Task to carry out: Can you write out all of the material below, word for word?
►
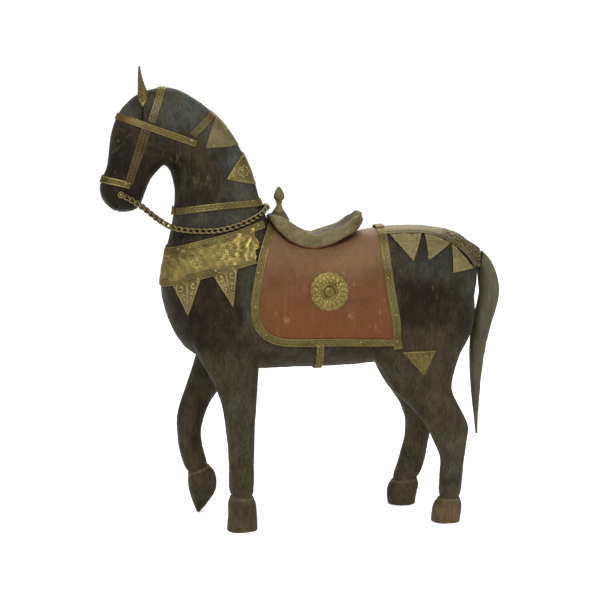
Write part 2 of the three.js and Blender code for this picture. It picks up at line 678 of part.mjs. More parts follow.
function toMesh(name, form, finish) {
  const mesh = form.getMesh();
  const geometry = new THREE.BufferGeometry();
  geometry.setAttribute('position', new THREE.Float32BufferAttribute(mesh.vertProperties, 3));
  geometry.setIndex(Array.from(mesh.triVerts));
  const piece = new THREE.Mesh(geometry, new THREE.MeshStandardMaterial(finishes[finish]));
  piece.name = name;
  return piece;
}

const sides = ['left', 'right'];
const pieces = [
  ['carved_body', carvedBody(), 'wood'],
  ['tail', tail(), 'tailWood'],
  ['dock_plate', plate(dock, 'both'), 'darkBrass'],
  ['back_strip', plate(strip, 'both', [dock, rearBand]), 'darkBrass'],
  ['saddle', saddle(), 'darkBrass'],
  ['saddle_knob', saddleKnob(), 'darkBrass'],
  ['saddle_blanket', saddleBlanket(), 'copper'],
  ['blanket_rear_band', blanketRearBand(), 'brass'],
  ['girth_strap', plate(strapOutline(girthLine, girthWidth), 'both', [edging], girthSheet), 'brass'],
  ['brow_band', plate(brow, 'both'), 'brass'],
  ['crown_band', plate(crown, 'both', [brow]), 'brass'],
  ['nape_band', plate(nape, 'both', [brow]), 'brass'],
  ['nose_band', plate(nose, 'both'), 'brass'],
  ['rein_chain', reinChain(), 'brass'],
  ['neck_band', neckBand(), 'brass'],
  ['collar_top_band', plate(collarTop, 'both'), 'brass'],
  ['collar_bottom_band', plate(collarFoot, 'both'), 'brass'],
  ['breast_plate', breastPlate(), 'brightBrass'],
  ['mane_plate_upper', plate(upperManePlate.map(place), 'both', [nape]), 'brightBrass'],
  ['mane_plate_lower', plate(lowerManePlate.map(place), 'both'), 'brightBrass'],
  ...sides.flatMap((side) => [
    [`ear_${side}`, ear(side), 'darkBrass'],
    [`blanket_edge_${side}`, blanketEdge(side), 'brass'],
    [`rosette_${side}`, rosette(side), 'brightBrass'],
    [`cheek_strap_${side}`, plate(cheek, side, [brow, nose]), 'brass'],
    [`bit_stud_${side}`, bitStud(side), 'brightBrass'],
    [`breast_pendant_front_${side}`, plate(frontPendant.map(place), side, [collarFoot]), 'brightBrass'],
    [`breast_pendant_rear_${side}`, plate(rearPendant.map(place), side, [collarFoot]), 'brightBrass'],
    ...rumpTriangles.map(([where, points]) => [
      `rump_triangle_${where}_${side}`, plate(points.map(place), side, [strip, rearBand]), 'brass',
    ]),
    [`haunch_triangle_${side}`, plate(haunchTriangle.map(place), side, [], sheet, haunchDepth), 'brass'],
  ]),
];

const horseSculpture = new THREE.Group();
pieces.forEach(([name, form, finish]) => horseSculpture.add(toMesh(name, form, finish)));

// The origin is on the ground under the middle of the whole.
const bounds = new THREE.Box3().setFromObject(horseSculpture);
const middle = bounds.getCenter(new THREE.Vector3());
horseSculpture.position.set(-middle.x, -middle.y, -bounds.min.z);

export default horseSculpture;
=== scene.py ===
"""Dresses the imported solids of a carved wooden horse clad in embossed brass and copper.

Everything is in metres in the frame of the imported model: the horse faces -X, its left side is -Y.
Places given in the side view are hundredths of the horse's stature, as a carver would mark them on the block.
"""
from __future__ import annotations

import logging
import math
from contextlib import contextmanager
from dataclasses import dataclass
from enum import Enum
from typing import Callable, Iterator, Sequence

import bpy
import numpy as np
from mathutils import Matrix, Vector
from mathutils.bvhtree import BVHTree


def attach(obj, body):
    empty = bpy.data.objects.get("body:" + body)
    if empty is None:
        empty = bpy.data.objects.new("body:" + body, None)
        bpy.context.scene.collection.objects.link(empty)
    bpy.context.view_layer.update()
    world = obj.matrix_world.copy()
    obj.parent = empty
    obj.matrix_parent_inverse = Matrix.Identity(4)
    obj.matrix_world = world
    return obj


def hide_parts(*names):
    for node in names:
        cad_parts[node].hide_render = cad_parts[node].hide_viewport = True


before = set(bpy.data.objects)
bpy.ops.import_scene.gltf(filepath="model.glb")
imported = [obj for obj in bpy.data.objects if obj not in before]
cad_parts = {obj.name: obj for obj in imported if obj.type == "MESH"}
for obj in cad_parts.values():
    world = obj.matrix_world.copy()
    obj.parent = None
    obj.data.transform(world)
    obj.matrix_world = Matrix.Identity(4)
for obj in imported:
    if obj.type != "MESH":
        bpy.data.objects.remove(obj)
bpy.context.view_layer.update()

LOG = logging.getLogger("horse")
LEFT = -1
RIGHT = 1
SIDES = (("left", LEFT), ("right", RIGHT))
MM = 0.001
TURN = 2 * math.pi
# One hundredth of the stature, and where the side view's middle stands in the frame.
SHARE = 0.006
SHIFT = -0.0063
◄
Solution to this task:
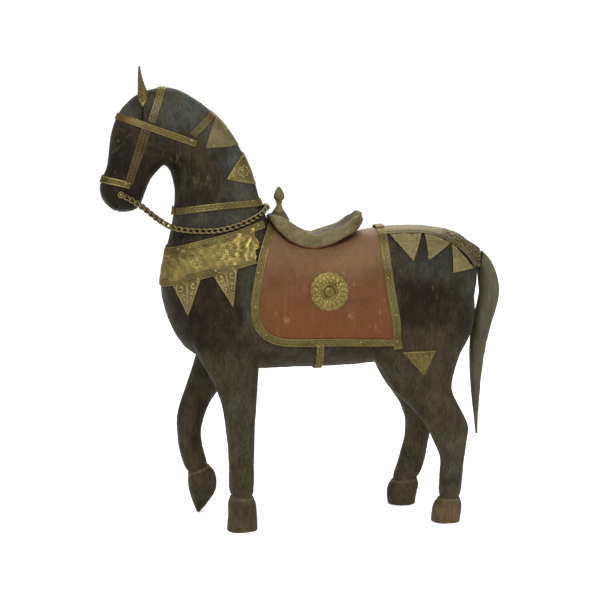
Write part 2 of the three.js and Blender code for this picture. It picks up at line 678 of part.mjs. More parts follow.
function toMesh(name, form, finish) {
  const mesh = form.getMesh();
  const geometry = new THREE.BufferGeometry();
  geometry.setAttribute('position', new THREE.Float32BufferAttribute(mesh.vertProperties, 3));
  geometry.setIndex(Array.from(mesh.triVerts));
  const piece = new THREE.Mesh(geometry, new THREE.MeshStandardMaterial(finishes[finish]));
  piece.name = name;
  return piece;
}

const sides = ['left', 'right'];
const pieces = [
  ['carved_body', carvedBody(), 'wood'],
  ['tail', tail(), 'tailWood'],
  ['dock_plate', plate(dock, 'both'), 'darkBrass'],
  ['back_strip', plate(strip, 'both', [dock, rearBand]), 'darkBrass'],
  ['saddle', saddle(), 'darkBrass'],
  ['saddle_knob', saddleKnob(), 'darkBrass'],
  ['saddle_blanket', saddleBlanket(), 'copper'],
  ['blanket_rear_band', blanketRearBand(), 'brass'],
  ['girth_strap', plate(strapOutline(girthLine, girthWidth), 'both', [edging], girthSheet), 'brass'],
  ['brow_band', plate(brow, 'both'), 'brass'],
  ['crown_band', plate(crown, 'both', [brow]), 'brass'],
  ['nape_band', plate(nape, 'both', [brow]), 'brass'],
  ['nose_band', plate(nose, 'both'), 'brass'],
  ['rein_chain', reinChain(), 'brass'],
  ['neck_band', neckBand(), 'brass'],
  ['collar_top_band', plate(collarTop, 'both'), 'brass'],
  ['collar_bottom_band', plate(collarFoot, 'both'), 'brass'],
  ['breast_plate', breastPlate(), 'brightBrass'],
  ['mane_plate_upper', plate(upperManePlate.map(place), 'both', [nape]), 'brightBrass'],
  ['mane_plate_lower', plate(lowerManePlate.map(place), 'both'), 'brightBrass'],
  ...sides.flatMap((side) => [
    [`ear_${side}`, ear(side), 'darkBrass'],
    [`blanket_edge_${side}`, blanketEdge(side), 'brass'],
    [`rosette_${side}`, rosette(side), 'brightBrass'],
    [`cheek_strap_${side}`, plate(cheek, side, [brow, nose]), 'brass'],
    [`bit_stud_${side}`, bitStud(side), 'brightBrass'],
    [`breast_pendant_front_${side}`, plate(frontPendant.map(place), side, [collarFoot]), 'brightBrass'],
    [`breast_pendant_rear_${side}`, plate(rearPendant.map(place), side, [collarFoot]), 'brightBrass'],
    ...rumpTriangles.map(([where, points]) => [
      `rump_triangle_${where}_${side}`, plate(points.map(place), side, [strip, rearBand]), 'brass',
    ]),
    [`haunch_triangle_${side}`, plate(haunchTriangle.map(place), side, [], sheet, haunchDepth), 'brass'],
  ]),
];

const horseSculpture = new THREE.Group();
pieces.forEach(([name, form, finish]) => horseSculpture.add(toMesh(name, form, finish)));

// The origin is on the ground under the middle of the whole.
const bounds = new THREE.Box3().setFromObject(horseSculpture);
const middle = bounds.getCenter(new THREE.Vector3());
horseSculpture.position.set(-middle.x, -middle.y, -bounds.min.z);

export default horseSculpture;
=== scene.py ===
"""Dresses the imported solids of a carved wooden horse clad in embossed brass and copper.

Everything is in metres in the frame of the imported model: the horse faces -X, its left side is -Y.
Places given in the side view are hundredths of the horse's stature, as a carver would mark them on the block.
"""
from __future__ import annotations

import logging
import math
from contextlib import contextmanager
from dataclasses import dataclass
from enum import Enum
from typing import Callable, Iterator, Sequence

import bpy
import numpy as np
from mathutils import Matrix, Vector
from mathutils.bvhtree import BVHTree


def attach(obj, body):
    empty = bpy.data.objects.get("body:" + body)
    if empty is None:
        empty = bpy.data.objects.new("body:" + body, None)
        bpy.context.scene.collection.objects.link(empty)
    bpy.context.view_layer.update()
    world = obj.matrix_world.copy()
    obj.parent = empty
    obj.matrix_parent_inverse = Matrix.Identity(4)
    obj.matrix_world = world
    return obj


def hide_parts(*names):
    for node in names:
        cad_parts[node].hide_render = cad_parts[node].hide_viewport = True


before = set(bpy.data.objects)
bpy.ops.import_scene.gltf(filepath="model.glb")
imported = [obj for obj in bpy.data.objects if obj not in before]
cad_parts = {obj.name: obj for obj in imported if obj.type == "MESH"}
for obj in cad_parts.values():
    world = obj.matrix_world.copy()
    obj.parent = None
    obj.data.transform(world)
    obj.matrix_world = Matrix.Identity(4)
for obj in imported:
    if obj.type != "MESH":
        bpy.data.objects.remove(obj)
bpy.context.view_layer.update()

LOG = logging.getLogger("horse")
LEFT = -1
RIGHT = 1
SIDES = (("left", LEFT), ("right", RIGHT))
MM = 0.001
TURN = 2 * math.pi
# One hundredth of the stature, and where the side view's middle stands in the frame.
SHARE = 0.006
SHIFT = -0.0063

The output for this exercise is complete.